Exercise – Beginning with the first line of the entries below, quote each line until you reach and include the line with "bpy.context.scene.collection.objects.link(floor)".

Information shown –

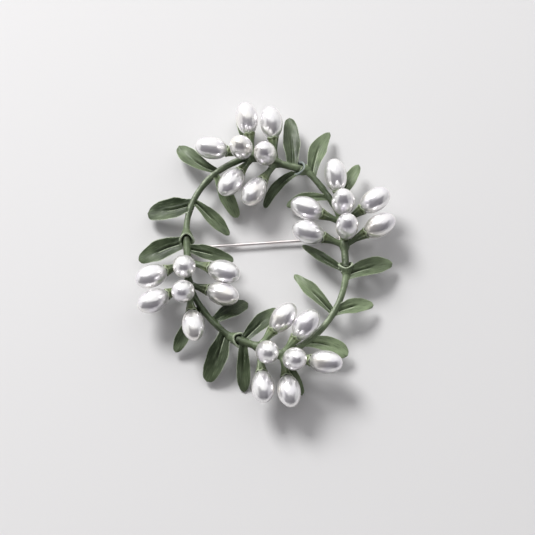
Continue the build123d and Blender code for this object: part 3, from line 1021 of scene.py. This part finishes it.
def add_camera():
    """The camera, at the photograph's angle."""
    camera = bpy.data.objects.new("camera", bpy.data.cameras.new("camera"))
    bpy.context.scene.collection.objects.link(camera)
    back = Vector((0, -np.cos(ELEVATION), np.sin(ELEVATION)))
    camera.location = (AIM + back * DISTANCE) * MM
    camera.rotation_euler = (-back).to_track_quat("-Z", "Y").to_euler()
    camera.data.sensor_width = SENSOR_WIDTH
    camera.data.lens = SENSOR_WIDTH * PHOTO_SCALE * DISTANCE / PHOTO_WIDTH
    camera.data.clip_start = 0.01
    camera.data.clip_end = 10
    bpy.context.scene.camera = camera
    bpy.context.scene.view_settings.view_transform = "Standard"


def add_floor(half=1.5, drop=1e-5):
    """A plain pale floor just under the brooch, in metres."""
    mesh = bpy.data.meshes.new("floor")
    corners = [(-half, -half, -drop), (half, -half, -drop), (half, half, -drop), (-half, half, -drop)]
    mesh.from_pydata(corners, [], [(0, 1, 2, 3)])
    material, tree, shader = new_material("floor")
    pale = tree.mixed(tree.noise(3.0, 2.0), srgb(212, 211, 211), srgb(217, 216, 216))
    tree.fill(shader, {"Base Color": pale, "Roughness": 0.9})
    mesh.materials.append(material)
    floor = bpy.data.objects.new("floor", mesh)
    bpy.context.scene.collection.objects.link(floor)


def add_room():
    """A room bright on its far side, with a dark shape behind the camera."""
    world = bpy.data.worlds.new("studio")
    bpy.context.scene.world = world
    world.use_nodes = True
    tree = Tree(world.node_tree)
    direction = tree.add("TexCoord", "Generated", {})

    def facing(way):
        inputs = {0: direction, 1: way.tolist()}
        return tree.add("VectorMath", "Value", inputs, operation="DOT_PRODUCT")

    bright = tree.spread(facing(toward(106, 50)), -0.3, 0.8)
    room = tree.mixed(bright, (0.46, 0.46, 0.47), (1.06, 1.06, 1.06))
    shape = tree.spread(facing(toward(268, 49)), 0.1, 0.3)
    for way, low, high in ((toward(88, 41), 0.48, 0.64), (toward(358), 0.72, 0.9)):
        aside = tree.math("ABSOLUTE", facing(way))
        shape = tree.math("MULTIPLY", shape, tree.spread(aside, low, high, 1.0, 0.0))
    room = tree.mixed(shape, room, (0.072, 0.064, 0.084))
    tree.fill(tree.nodes["Background"], {"Color": room, "Strength": 0.9})


def add_key_light(distance=0.6, size=0.24, power=3.3):
    """A round soft light from the upper left, as in the photograph, in metres."""
    lamp = bpy.data.lights.new("key", "AREA")
    lamp.shape = "DISK"
    lamp.size = size
    lamp.energy = power
    light = bpy.data.objects.new("key", lamp)
    bpy.context.scene.collection.objects.link(light)
    way = Vector(toward(LIGHT_BEARING, 46))
    light.location = way * distance
    light.rotation_euler = (-way).to_track_quat("-Z", "Y").to_euler()


add_camera()
add_floor()
add_room()
add_key_light()

# The four castings
paint = leaf_paint()
for name in SPRIGS:
    place_piece(casting_mesh(name), "casting_" + name, paint, "brooch", "sprig_" + name)

# The pearls
lustre = pearl_lustre()
for name in SPRIGS:
    for pearl in PEARLS[name]:
        label = f"{name}_{pearl.number}"
        mesh = pearl_mesh(name, pearl)
        place_piece(mesh, "rice_pearl_" + label, lustre, "brooch", "pearl_" + label)

# The pin is shaped anew, and its hinge and catch keep their CAD shapes
metal = pin_metal()
place_piece(pin_mesh("pin_wire"), "pin_wire", metal, "pin", "pin_stem")
for node in ("pin_base", "pin_rivet", "pin_catch"):
    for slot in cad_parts[node].material_slots:
        slot.material = metal
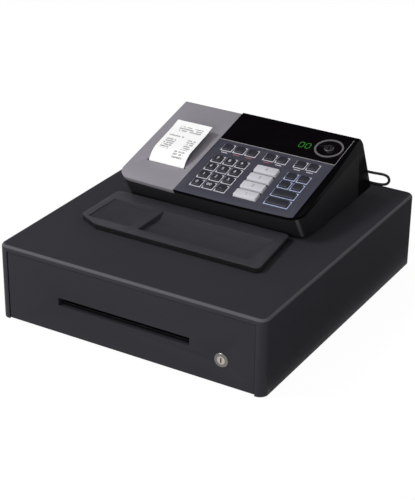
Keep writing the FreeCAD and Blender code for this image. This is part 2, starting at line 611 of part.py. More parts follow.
def lock_plug():
    """Turning plug with a key slot in its face and a cam at its end."""
    cam_y = -HALF_DEPTH + LOCK_LENGTH + SHOE_GAP
    plug = rod(LOCK_PLUG, LOCK_LENGTH + SHOE_GAP + LOCK_CAM_THICKNESS, (LOCK_X, -HALF_DEPTH, LOCK_Z), (0, 1, 0))
    half = LOCK_CAM_WIDTH / 2
    cam = block(LOCK_X - half, LOCK_X + LOCK_CAM_LENGTH, cam_y, cam_y + LOCK_CAM_THICKNESS,
                LOCK_Z - half, LOCK_Z + half)
    key_slot = block(LOCK_X - KEY_SLOT_WIDTH / 2, LOCK_X + KEY_SLOT_WIDTH / 2, -HALF_DEPTH - 1,
                     -HALF_DEPTH + KEY_SLOT_DEPTH, LOCK_Z - KEY_SLOT_LENGTH / 2, LOCK_Z + KEY_SLOT_LENGTH / 2)
    return plug.fuse(cam).cut(key_slot).removeSplitter()


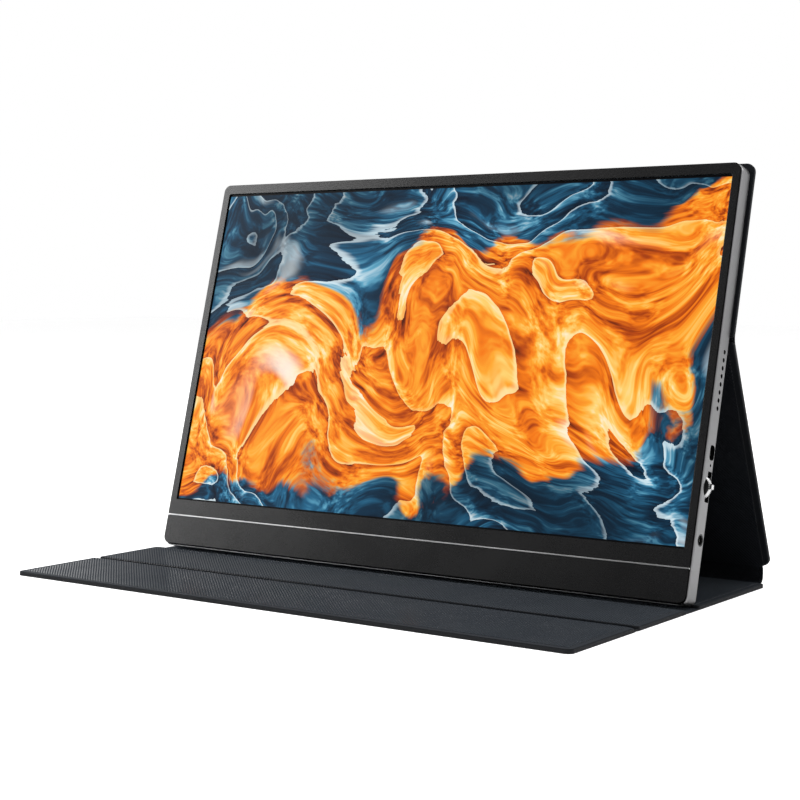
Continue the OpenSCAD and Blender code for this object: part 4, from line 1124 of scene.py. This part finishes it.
# sizes in mm along the fabric: a fold's reach to each side, its blended part and its ridge's height
bead = {"reach": 3.1, "blend": 2.4, "ridge": 0.6, "handle": 1.2}
groove = {"end": 13.1, "blend": 3, "ridge": 0.15}
spine = {"start": 4.5, "bend": 2.8, "bulge": 4.6, "top": 2.2, "blendTop": 1.8}


def floorLevel(y, rise=0.0):
    return Vector((0, y * mm, 0)) + Vector((0, 0, skinMiddle)) + Vector((0, 0, rise * mm))


def flatCurve(first, last, fold, ridge):  # flat, with a low ridge along the fold
    return [(floorLevel(first), floorLevel(first + (fold - first) * 0.6), floorLevel(fold - 0.7),
             floorLevel(fold, ridge)),
            (floorLevel(fold, ridge), floorLevel(fold + 0.7), floorLevel(last - (last - fold) * 0.6),
             floorLevel(last))]


def makeFolds():
    fold = foldPoint("flap_fold").y / mm
    makeFold("frontFold", flatCurve(fold - bead["reach"], fold + bead["reach"], fold, bead["ridge"]),
             coverHalf,
             along=floorLevel(fold - bead["reach"]).y)
    fold = foldPoint("mid_fold").y / mm
    makeFold("grooveFold", flatCurve(fold - bead["reach"], groove["end"], fold, groove["ridge"]),
             coverHalf,
             nodes=("groove_skin", "groove_lining"),
             along=floorLevel(fold - bead["reach"]).y, steps=40)

    # the spine bulges out between the floor and the leg
    low, high, top = foldPoint("spine_fold"), foldPoint("leg_fold"), foldPoint("top_fold")
    narrow = coverHalf - cover["corner"]
    floorWay, upWay, legWay = Vector((0, 1, 0)), Vector((0, 0, 1)), (top - high).normalized()
    start = low - floorWay * spine["start"] * mm
    bend = low + floorWay * spine["bend"] * mm
    bulge = high - upWay * spine["bulge"] * mm
    curves = [(start, low - floorWay * 3 * mm, low + floorWay * mm, bend),
              (bend, bend + floorWay * 3 * mm, bulge - upWay * 2.4 * mm, bulge),
              (bulge, bulge + upWay * 1.5 * mm, high - legWay * 1.2 * mm, high)]
    makeFold("spineLow", curves, narrow,
             nodes=("spine_skin",), along=low.y - spine["start"] * mm, steps=40)
    curves = [(high, high + legWay * 0.5 * mm, high + legWay * 1.4 * mm, high + legWay * spine["top"] * mm)]
    makeFold("spineHigh", curves, narrow,
             nodes=("spine_lining",), along=low.y + 12 * mm, steps=12)

    curves = [(top - legWay * bead["reach"] * mm, top - legWay * bead["handle"] * mm,
               top + upScreen * bead["handle"] * mm, top + upScreen * bead["reach"] * mm)]
    makeFold("topFold", curves, coverHalf,
             along=0.24)


makePanel("frontFlap", "flap", floorPlace, "front_flap", freeLow=True, past=(0.6, 0.85))
makePanel("middlePanel", "mid", floorPlace, "mid_panel", past=(0.85, 0.6))
makePanel("basePanel", "base", floorPlace, "base_panel")
makePanel("legPanel", "leg", legPlace, "leg_panel", past=(0.6, 2), lip=True, along=0.105)
makePanel("upperPanel", "upper", upperPlace, "upper_panel", freeHigh=True, past=(2, 0), along=0.24)
makeFolds()
print("cover made")

# floor and light


def makeFloor():
    tree, shader = newFinish("paleFloor", Emission_Color=(1, 1, 1, 1))
    haze = noiseOf(objectPlace(tree), 3.0)
    join(mixColours(haze, (0.86, 0.86, 0.86), (0.9, 0.9, 0.9)), shader["Base Color"])
    join(grade(haze, 0.3, 0.7, 0.75, 0.85), shader["Roughness"])
    direct = add(tree, "ShaderNodeLightPath").outputs["Is Camera Ray"]
    join(times(direct, 0.6), shader["Emission Strength"])
    bm = bmesh.new()
    bmesh.ops.create_grid(bm, x_segments=2, y_segments=2, size=6)
    makeMesh("floor", bm, ["paleFloor"], Matrix.Translation((0, 0, -0.02 * mm)))


lamps = {"leftSoftbox": {"place": (-2.2, -0.93, 1.05), "aim": (0, 0, 0.1), "size": (1.5, 1.4), "power": 40},
         "topSoftbox": {"place": (0.2, 0.1, 1.6), "aim": (0, 0, 0), "size": (1.6, 1.2), "power": 19},
         "rightFill": {"place": (1.5, 0.8, 1.1), "aim": (0.15, 0.05, 0), "size": (0.6, 0.6), "power": 4.5},
         "backSoftbox": {"place": (-0.9, 1.1, 1.5), "aim": (0, 0, 0.2), "size": (1.2, 0.8), "power": 9}}


def makeLamps():
    for name, wanted in lamps.items():
        lamp = bpy.data.objects.new(name, bpy.data.lights.new(name, "AREA"))
        lamp.data.shape = "RECTANGLE"
        lamp.data.size, lamp.data.size_y = wanted["size"]
        lamp.data.energy = wanted["power"]
        lamp.location = wanted["place"]
        way = Vector(wanted["place"]) - Vector(wanted["aim"])
        lamp.rotation_euler = way.to_track_quat("Z", "Y").to_euler()
        bpy.context.scene.collection.objects.link(lamp)


def makeWorld():
    world = bpy.data.worlds.new("studio")
    bpy.context.scene.world = world
    world.use_nodes = True
    tree = world.node_tree
    background = tree.nodes["Background"].inputs
    path = add(tree, "ShaderNodeLightPath").outputs
    way = splitUp(add(tree, "ShaderNodeTexCoord").outputs["Generated"])
    behind = times(grade(way["Y"], -0.5, 0.55, 0.03, 1.0),
                   calc("MAXIMUM", grade(way["X"], -0.76, -0.67, 1.25, 0.07),
                        grade(way["X"], -0.2, 0.3, 0.08, 0.95)))
    seen = calc("MAXIMUM", path["Is Camera Ray"], path["Is Transmission Ray"])
    mirrored = times(path["Is Glossy Ray"], behind)
    spread = times(path["Is Diffuse Ray"], 0.45)
    join(calc("MAXIMUM", seen, calc("MAXIMUM", mirrored, spread)), background["Strength"])
    background["Color"].default_value = (1, 1, 1, 1)


makeFloor()
makeWorld()
makeLamps()
print("stage made")
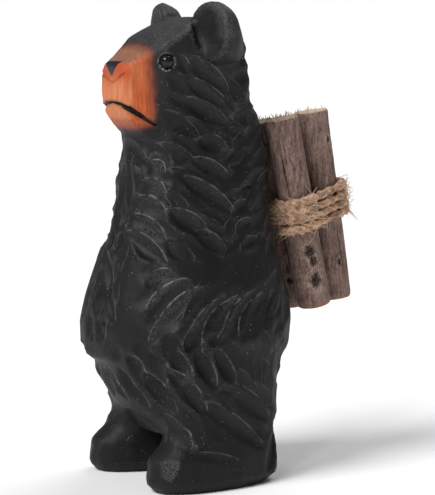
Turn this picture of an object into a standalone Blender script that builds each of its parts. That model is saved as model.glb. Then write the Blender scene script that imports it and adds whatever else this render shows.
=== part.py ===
# Carved wooden bear, standing upright, with a bundle of twigs tied to its back.
# The bear faces -Y and stands on z = 0. Lengths are in metres.
import bpy
import bmesh
import math
import random
from mathutils import Matrix, Vector
from mathutils.bvhtree import BVHTree

# Size of the carving. The figure is a free form, so its parts are shares of its own height.
BEAR_HEIGHT = 0.150
GAP = 0.0003                  # clearance between neighbouring pieces

# Eye beads
EYE_DIAMETER = 0.0042
EYE_SINK = 0.62               # share of the bead that sits in its socket
EYE_PLACE = (0.098, -0.094, 0.877)
EYE_SIDES = 10
EYE_RINGS = 7

# Twig bundle
TWIG_DIAMETER = 0.0108
TWIG_LENGTH = 0.0618
TWIG_BEVEL = 0.0006
TWIG_SIDES = 16
BUNDLE_LEAN = math.radians(12.0)
BUNDLE_SPLAY = math.radians(3.0)
BUNDLE_HEIGHT = 0.556         # middle of the twine above the ground, as a share of the bear's height
BUNDLE_REACH = 0.188          # depth of the back under the bundle, as a share of the bear's height
BUNDLE_SIDE = 0.016           # how far the bundle sits to the bear's left, as a share of its height
# Twig: name, sideways and outward place in twig pitches, splay, share of the length that stands above
# the twine's middle, share of the twig diameter
TWIGS = (
    ("near_twig", 0.53, 0.0, 0.0, 0.495, 1.06),
    ("inner_twig", -0.50, 0.0, 0.0, 0.475, 0.98),
    ("outer_twig", 0.10, 1.13, BUNDLE_SPLAY, 0.478, 1.04),
)

# Twine wound round the twigs
TWINE_DIAMETER = 0.0029
TWINE_TURNS = 4
TWINE_AROUND = 28
TWINE_PITCH = 0.98            # rise a turn as a share of the twine's diameter
TWINE_CREST = 0.24            # shoulder of each turn's rounded ridge, as a share of the rise a turn

# Body cross sections from the hips up: height, half width, front, back, squareness
BODY_SECTIONS = (
    (0.105, 0.140, 0.088, 0.122, 2.8),
    (0.150, 0.160, 0.132, 0.166, 2.8),
    (0.205, 0.176, 0.176, 0.197, 2.7),
    (0.240, 0.178, 0.182, 0.205, 2.7),
    (0.260, 0.186, 0.212, 0.213, 2.7),
    (0.325, 0.188, 0.215, 0.221, 2.6),
    (0.390, 0.180, 0.203, 0.220, 2.6),
    (0.450, 0.165, 0.183, 0.200, 2.6),
    (0.515, 0.150, 0.163, 0.186, 2.5),
    (0.575, 0.139, 0.149, 0.182, 2.5),
    (0.635, 0.128, 0.141, 0.182, 2.5),
    (0.695, 0.118, 0.132, 0.180, 2.5),
    (0.740, 0.110, 0.124, 0.170, 2.5),
    (0.800, 0.100, 0.100, 0.145, 2.5),
)
BODY_SIDES = 24
# The coat hangs over the thighs in a lower edge that rises towards the sides
SKIRT_HEIGHT = 0.250
SKIRT_REACH = 0.140
SKIRT_RISE = 0.045

# Head across its depth, back of the skull to the tip of the muzzle: y, then (half width, height) of
# ridge, crown, temple, cheek and jaw
HEAD_SECTIONS = (
    (0.120, ((0.018, 0.874), (0.040, 0.870), (0.062, 0.830), (0.086, 0.760), (0.090, 0.700))),
    (0.092, ((0.024, 0.950), (0.062, 0.947), (0.096, 0.912), (0.104, 0.780), (0.104, 0.700))),
    (0.010, ((0.026, 0.969), (0.070, 0.966), (0.104, 0.938), (0.110, 0.790), (0.108, 0.700))),
    (-0.045, ((0.026, 0.955), (0.070, 0.951), (0.099, 0.942), (0.105, 0.790), (0.098, 0.705))),
    (-0.092, ((0.024, 0.934), (0.069, 0.928), (0.096, 0.912), (0.096, 0.770), (0.078, 0.712))),
    (-0.112, ((0.022, 0.916), (0.064, 0.910), (0.081, 0.896), (0.083, 0.760), (0.062, 0.722))),
    (-0.140, ((0.018, 0.893), (0.053, 0.887), (0.065, 0.876), (0.070, 0.770), (0.050, 0.744))),
    (-0.159, ((0.016, 0.881), (0.045, 0.875), (0.056, 0.863), (0.060, 0.786), (0.044, 0.766))),
    (-0.168, ((0.012, 0.877), (0.035, 0.871), (0.047, 0.856), (0.050, 0.810), (0.036, 0.797))),
)

# Ear from its front rim backwards: y, radius, drop of the centre
EAR_SECTIONS = (
    (-0.020, 0.056, 0.000),
    (-0.008, 0.062, 0.000),
    (0.018, 0.056, 0.006),
    (0.050, 0.032, 0.030),
)
EAR_PLACE = (0.108, 0.014, 0.9360)
EAR_TURN = math.radians(12.0)
EAR_SIDES = 14
EAR_SQUARENESS = 2.35
EAR_TALLNESS = 1.05           # height of the ear over its width
# Ear cup: middle from the ear's own middle, and half sizes
CUP_OFFSET = (-0.001, -0.026, 0.006)
CUP_SIZE = (0.038, 0.018, 0.044)
CUP_SIDES = 12
CUP_RINGS = 8

# Foot and leg from the sole up: height, half width, front, back, squareness
FOOT_SECTIONS = (
    (0.000, 0.058, 0.134, 0.126, 2.3),
    (0.018, 0.068, 0.151, 0.158, 2.4),
    (0.066, 0.067, 0.145, 0.160, 2.5),
    (0.096, 0.063, 0.112, 0.160, 2.5),
    (0.130, 0.063, 0.100, 0.160, 2.5),
    (0.235, 0.064, 0.132, 0.162, 2.5),
    (0.300, 0.052, 0.106, 0.146, 2.5),
)
FOOT_SPREAD = 0.115
FOOT_TURN = math.radians(5.0)
FOOT_SIDES = 18
RIGHT_FOOT_LEAD = 0.010       # the right foot stands a little ahead of the left one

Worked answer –
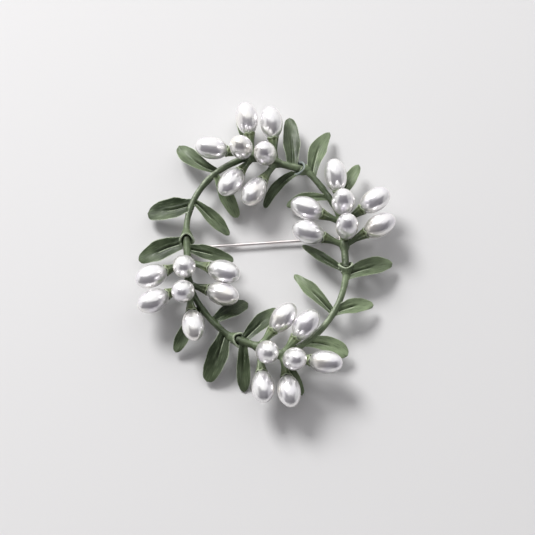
Continue the build123d and Blender code for this object: part 3, from line 1021 of scene.py. This part finishes it.
def add_camera():
    """The camera, at the photograph's angle."""
    camera = bpy.data.objects.new("camera", bpy.data.cameras.new("camera"))
    bpy.context.scene.collection.objects.link(camera)
    back = Vector((0, -np.cos(ELEVATION), np.sin(ELEVATION)))
    camera.location = (AIM + back * DISTANCE) * MM
    camera.rotation_euler = (-back).to_track_quat("-Z", "Y").to_euler()
    camera.data.sensor_width = SENSOR_WIDTH
    camera.data.lens = SENSOR_WIDTH * PHOTO_SCALE * DISTANCE / PHOTO_WIDTH
    camera.data.clip_start = 0.01
    camera.data.clip_end = 10
    bpy.context.scene.camera = camera
    bpy.context.scene.view_settings.view_transform = "Standard"


def add_floor(half=1.5, drop=1e-5):
    """A plain pale floor just under the brooch, in metres."""
    mesh = bpy.data.meshes.new("floor")
    corners = [(-half, -half, -drop), (half, -half, -drop), (half, half, -drop), (-half, half, -drop)]
    mesh.from_pydata(corners, [], [(0, 1, 2, 3)])
    material, tree, shader = new_material("floor")
    pale = tree.mixed(tree.noise(3.0, 2.0), srgb(212, 211, 211), srgb(217, 216, 216))
    tree.fill(shader, {"Base Color": pale, "Roughness": 0.9})
    mesh.materials.append(material)
    floor = bpy.data.objects.new("floor", mesh)
    bpy.context.scene.collection.objects.link(floor)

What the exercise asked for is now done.